I am a member of a Chabad-Lubavitch shul with its wonderfully diverse community here in Southeast Asia though I am not a Chasid. I may have caused some discomfort to our much loved Rabbi & Rebbetzin to whom I wished mazel tov on the birth of their daughter's first-born son. The Rebbetzin told me in a soft and polite way that wishing someone mazel tov in this kind of situation was not part of their tradition (Chasidic?). I was concerned that I had made a gaffe. This happened during a Friday-night kiddush at the shul, the mother and newborn still hospitalized, awaiting their hospital discharge.

Why is this so?

  • Welcome to Mi Yodeya Peter! Hopefully your predicament gets resolved. Hopefully those folks won't mind.
    – mevaqesh
    May 24, 2017 at 5:17
  • Probably not for religious reasons. He was probably too worked up about the condition May 24, 2017 at 5:27
  • @ShmuelBrin I sensed that the timing of my good wishes (mazel tov) was just not part of Chasidic Yiddish-kite at that moment and I can reassure you that neither the Rabbi nor the Rebbtzin was unduly "worked up" by the newborn's condition which was minor, very common and had no lasting effects, thank G-d. May 24, 2017 at 5:39
  • You could have asked the Rebbetzin herself.
    – ezra
    May 24, 2017 at 15:04
  • 1
    Easy solution for the future ... The first reaction when you hear about a Jewish birth is to ask, "Is everyone doing OK?" If the answer is affirmative, then you can follow up with "Mazal Tov". Although, in view of my answer, below, even then, you may want to wait until at least the brit, or if a girl, when you see the baby. I've, sadly, seen a bit too often, that a baby born healthy at birth has a major problem a day or two later. There's no knowing.
    – DanF
    May 24, 2017 at 20:57

1 Answer 1


I don't think this is specifically a Hassidic custom. My rav and another in my neighborhood have told me a few times that when I hear that a boy was born, one should wait until after the brit to say mazal tov. From what I understood, the reason is that the boy is not considered a "full Jew" (not that he's not Jewish, but they implied that the brit is a major Jewish event that enters the baby into the covenant) until the brit occurs.

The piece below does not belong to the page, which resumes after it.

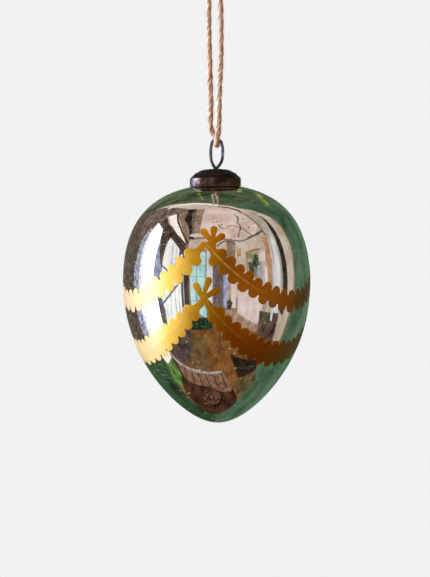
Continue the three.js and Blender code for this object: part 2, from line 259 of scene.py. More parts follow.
def smooth_route(points, spacing):
    """A centripetal Catmull-Rom curve through the points, resampled at an even spacing."""
    ends = [2 * points[0] - points[1], *points, 2 * points[-1] - points[-2]]
    fine_points = []
    for p0, p1, p2, p3 in zip(ends, ends[1:], ends[2:], ends[3:]):
        t1 = math.sqrt((p1 - p0).length)
        t2 = t1 + math.sqrt((p2 - p1).length)
        t3 = t2 + math.sqrt((p3 - p2).length)
        for i in range(curve_steps):
            t = t1 + (t2 - t1) * i / curve_steps
            a1 = p0.lerp(p1, t / t1)
            a2 = p1.lerp(p2, (t - t1) / (t2 - t1))
            a3 = p2.lerp(p3, (t - t2) / (t3 - t2))
            b1 = a1.lerp(a2, t / t2)
            b2 = a2.lerp(a3, (t - t1) / (t3 - t1))
            fine_points.append(b1.lerp(b2, (t - t1) / (t2 - t1)))
    fine_points.append(points[-1])
    lengths = np.cumsum([0] + [(b - a).length for a, b in zip(fine_points, fine_points[1:])])
    stations = np.linspace(0, lengths[-1], max(2, round(lengths[-1] / spacing) + 1))
    table = np.array([tuple(p) for p in fine_points])
    even = np.stack([np.interp(stations, lengths, table[:, k]) for k in range(3)], 1)
    return [Vector(p) for p in even]


def route_length(points):
    return sum((b - a).length for a, b in zip(points, points[1:]))


twine_line = smooth_route(twine_route, 0.34 * MM)
print("twine from knot to knot:", round(route_length(twine_line) * 1000), "mm")

# %% [markdown]
# ## Twisted twine
#
# A plain tube would look like wire. Real twine shows its three plies as slanting bumps, about one
# every 6 mm, so the mesh winds three thin tubes round the route. Each tube is a little uneven and
# furrowed along its own length, like spun fibres. Frames carried along the route keep the tubes
# from twisting where it bends. Each point also keeps a shade: painted shade in the furrows, and a
# painted highlight on the twine's left side, the side towards the lamp.


# %% Frames along the route
def carry_frames(line):
    """A tangent and two side directions at each point, turned as little as possible."""
    frames = []
    side = None
    for i in range(len(line)):
        along = (line[min(i + 1, len(line) - 1)] - line[max(i - 1, 0)]).normalized()
        if side is None:
            side = along.cross(Vector((0, 1, 0))).normalized()
        side = (side - along * side.dot(along)).normalized()
        frames.append((along, side, along.cross(side)))
    return frames


print("frames at", len(carry_frames(twine_line)), "points of the twine")

# %% Three plies
plies = 3
ply_pitch = 19 * MM                     # one turn of a ply round the twine
ply_share = 0.28                        # a ply's radius, as a share of the twine's width
ply_sides = 12
yarn_pitch = 7 * MM                     # one turn of the fibres round a ply
swell_length = 3.5 * MM
furrow_length = 5 * MM


def twine_width(z):
    """The twine is full where it carries the eye, and pulled a little thinner higher up."""
    return twine_diameter * float(np.interp(z, (-0.06, -0.035), (0.95, 0.86)))


def twist_twine(line, widths, seed):
    """Points, faces and fibre shades of a twine along a line, with its width at each point."""
    frames = carry_frames(line)
    steps = np.cumsum([0] + [(b - a).length for a, b in zip(line, line[1:])])
    points, faces, shades = [], [], []
    for ply in range(plies):
        first = len(points)
        for centre, (_, side, up), run, width in zip(line, frames, steps, widths):
            ply_radius = ply_share * width
            ply_offset = width / 2 - ply_radius
            a = 2 * math.pi * (run / ply_pitch + ply / plies)
            swell = 1 + 0.22 * noise.noise(Vector((run / swell_length, 3 * ply, seed)))
            middle = centre + (side * math.cos(a) + up * math.sin(a)) * ply_offset
            for j in range(ply_sides):
                b = 2 * math.pi * j / ply_sides
                spin = b - 2 * math.pi * run / yarn_pitch
                furrow = noise.noise(Vector((1.6 * math.cos(spin), 1.6 * math.sin(spin),
                                             run / furrow_length + 11 * ply + seed)))
                r = ply_radius * (swell + 0.12 * furrow)
                spot = middle + (side * math.cos(b) + up * math.sin(b)) * r
                # Painted highlight: points on the twine's left side are drawn paler, and the furrows
                # darker as painted shade.
                painted_twine_highlight = (centre.x - spot.x) / (width / 2)
                points.append(spot)
                shades.append(0.42 + 0.6 * furrow + 0.42 * painted_twine_highlight)
        faces += grid_faces(len(line), ply_sides, close=True, first=first)
        last = len(points) - ply_sides
        faces.append(tuple(first + j for j in reversed(range(ply_sides))))
        faces.append(tuple(last + j for j in range(ply_sides)))
    return points, faces, shades


# %% Twisted twine
points, faces, shades = twist_twine(twine_line, [twine_width(p.z) for p in twine_line], seed=2)
twine = make_piece("jute_twine", points, faces, jute, "twine")
store_shade(twine, "fibre_tone_and_painted_light", shades)
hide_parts("twine_loop")
print("twine:", len(faces), "faces")

# %% [markdown]
# ## Down on the twine
#
# Loose fibres stand off jute all along its length. They are what makes its outline soft, so they
# are real strands here, each a thin tapering tube of three sides that leaves the surface at a
# low angle and curls. They are drawn twice as thick as real ones, or they would not show.


# %% Down on the twine
fibre_rings, fibre_sides = 5, 3
loose_fibre_count = 1500


def grow_fibres(line, count, radius, reach, thickness, seed):
    """Loose fibres along a line: each starts on the surface and leans along and away from it."""
    dice = random.Random(seed)
    frames = carry_frames(line)
    points, faces, shades = [], [], []
    for _ in range(count):
        i = dice.randrange(2, len(line) - 2)
        along, side, up = frames[i]
        a = dice.uniform(0, 2 * math.pi)
        out = side * math.cos(a) + up * math.sin(a)
        drift = along * dice.choice((-1, 1))
        drift += (side * dice.uniform(-1, 1) + up * dice.uniform(-1, 1)) * 0.3
        place = line[i] + out * radius * 0.85
        length = dice.uniform(0.35, 1) * reach
        lift = dice.uniform(0.15, 0.75)
        curl = Vector((dice.uniform(-1, 1), dice.uniform(-1, 1), dice.uniform(-1, 1))) * 0.35
        tone = dice.uniform(0.45, 1)
        first = len(points)
        for step in range(fibre_rings):
            width = thickness / 2 * (1 - step / (fibre_rings + 0.5))
            for k in range(fibre_sides):
                b = 2 * math.pi * k / fibre_sides
                points.append(place + (out * math.cos(b) + along.cross(out) * math.sin(b)) * width)
                shades.append(tone)
            heading = (drift + out * lift + curl * step / (fibre_rings - 1)).normalized()
            place = place + heading * length / (fibre_rings - 1)
            lift *= 0.8
        faces += grid_faces(fibre_rings, fibre_sides, close=True, first=first)
    return points, faces, shades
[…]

In light of what you mentioned, as well as knowing what I went through with my oldest son (His brit was significantly delayed), I can see that almost every parent wants to know that his son will at least make it to the brit. Until then, I don't think that anyone should assume that the birth of a baby means that things are automatically "secure", so it makes sense to hold off.

None of the rabbis mentioned anything about girls, incidentally. My own thinking is that the same logic would apply, though. One should not assume that things are automatically fine upon birth. For girls, the best way is to keep in contact with the parents and inquire to the baby's health, to know when it's "safe" to say "Mazal Tov".